Twitter boss slams Wikipedia's 'silly' SOPA protest - llambda
http://www.guardian.co.uk/technology/2012/jan/16/wikipedia-sopa-blackout-slammed-twitter
======
im_dario
Maybe a nice way to "blackout" Twitter is don't tweeting or just censoring our
tweets. I just started to spread this tweet (with #twuserblackout as main
hashtag):

Don't force Twitter to close tomorrow. Just don't tweet or ██████ yourself
#twuserblackout #SOPA #PIPA #ACTA

------
jarin
Good old "Dickbar" Costolo

------
pasbesoin
Just today, Twitter sent me an email saying "we missed you". Can't say the
same, Dick.

Actually, if this is the tweet,

[https://twitter.com/dickc/statuses/159014296616058880?_escap...](https://twitter.com/dickc/statuses/159014296616058880?_escaped_fragment_=/dickc/status/159014296616058880#!/dickc/status/159014296616058880)

I can see the point about a global business -- having contract obligations and
cash flow issues, etc. But that does not have a direct bearing on Wikipedia.
Further, Dick's tweet has been repeatedly cited in newstories looking for a
dramatic, opposing sound bite with which apparently to counter "them commies".

Is this Dick's failure, or the failure of "his" platform in its reduction of
all commentary to single brief sentences or phrases? (Yes, I'm being
deliberately a bit snarky. After all, that is one of Twitter's provinces.)

Twitter's gained enormous credibility as a stubbornly open channel in the face
of repressive regimes e.g. those involved in the Arab Spring.

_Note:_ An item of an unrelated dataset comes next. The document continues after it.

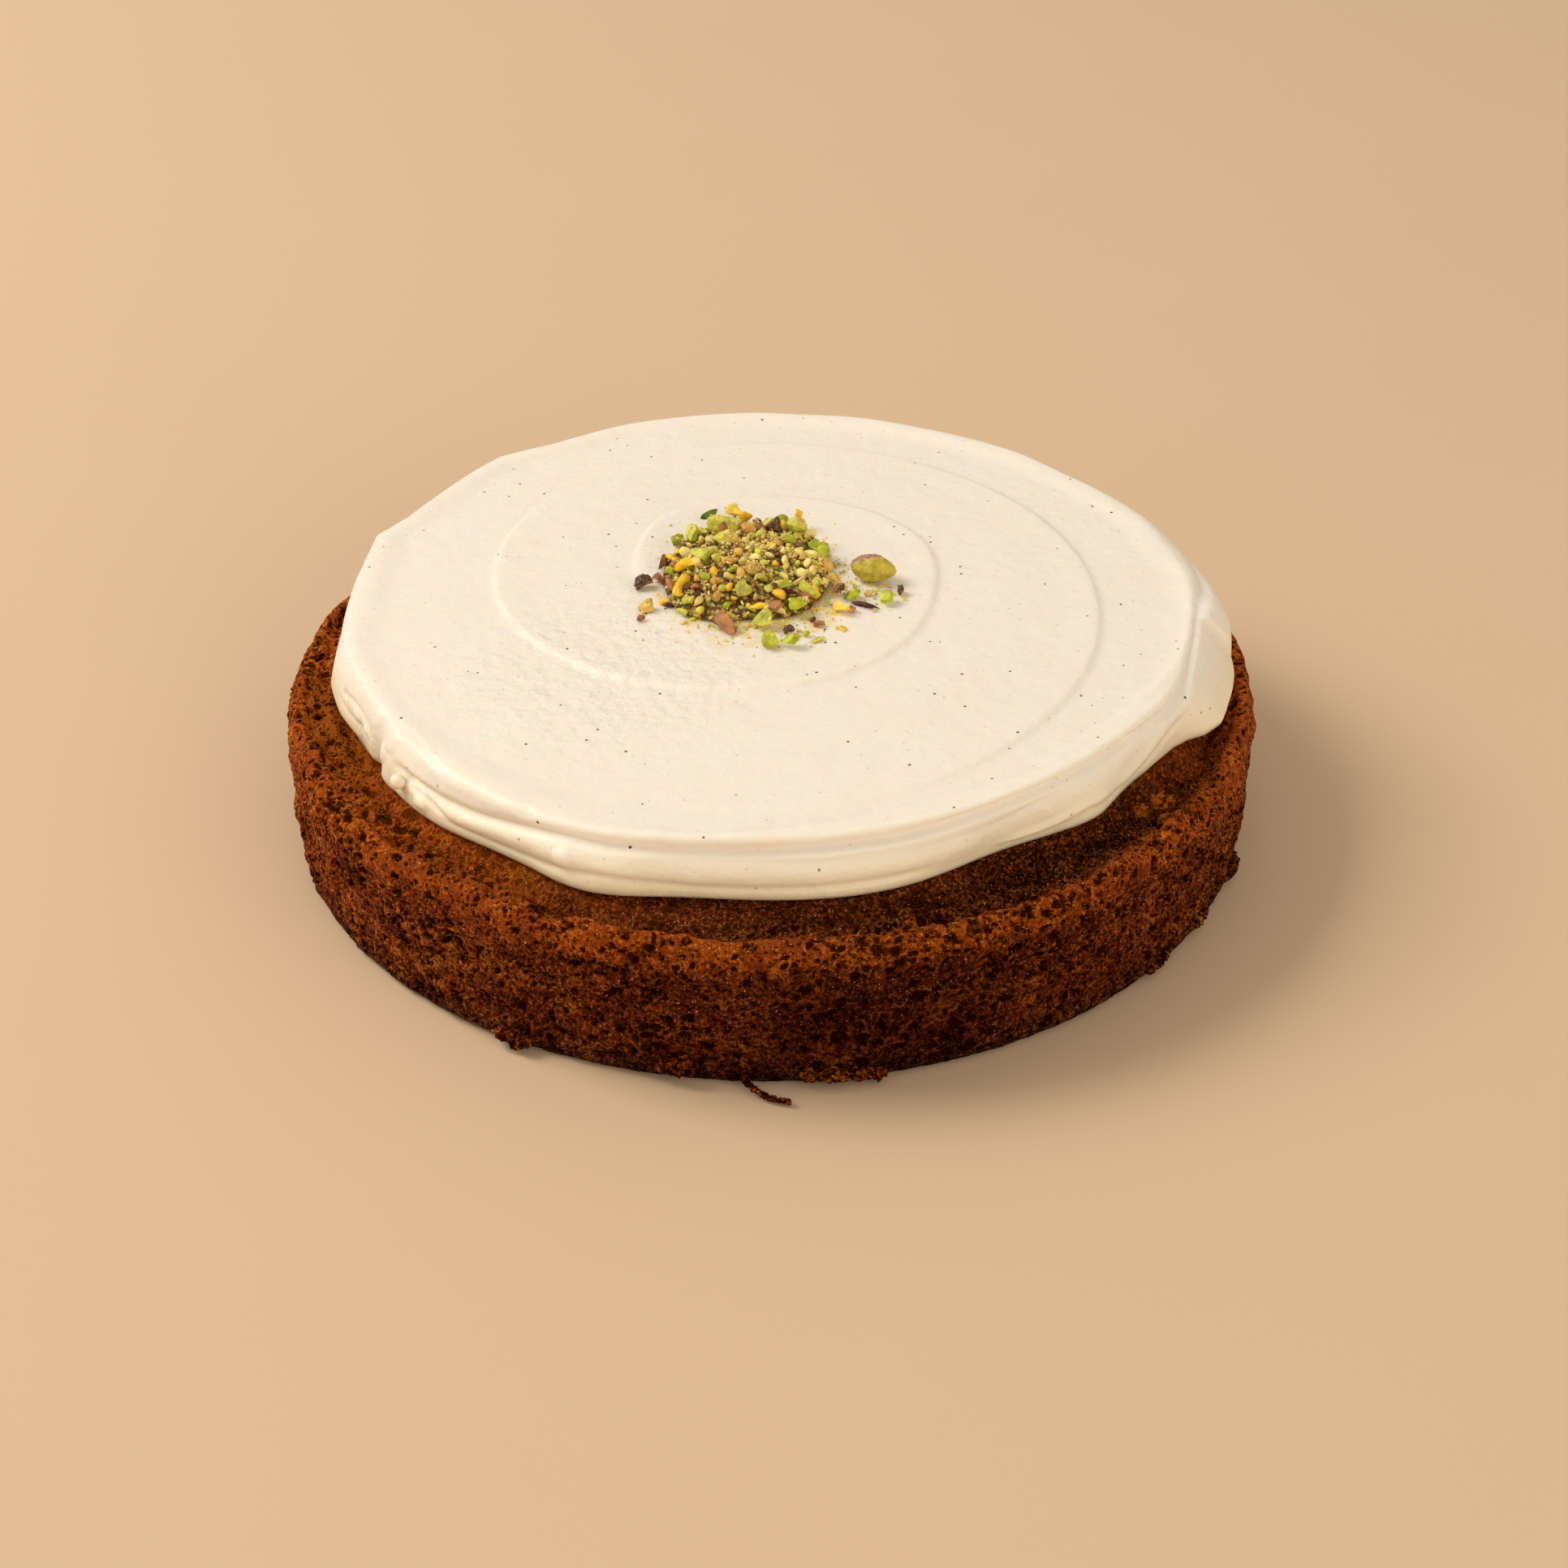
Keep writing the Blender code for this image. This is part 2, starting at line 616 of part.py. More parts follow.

What a shame if
its CEO sees fit to lie down and sleep with domestic (after all, you're still
basically a U.S. company -- or U.S. based) repression.

I hope this is about keeping Twitter up, but not about supporting SOPA/PIPA/et
al. And I hope that if so, Costolo will step up and state so clearly. Use more
than one sentence if you need to.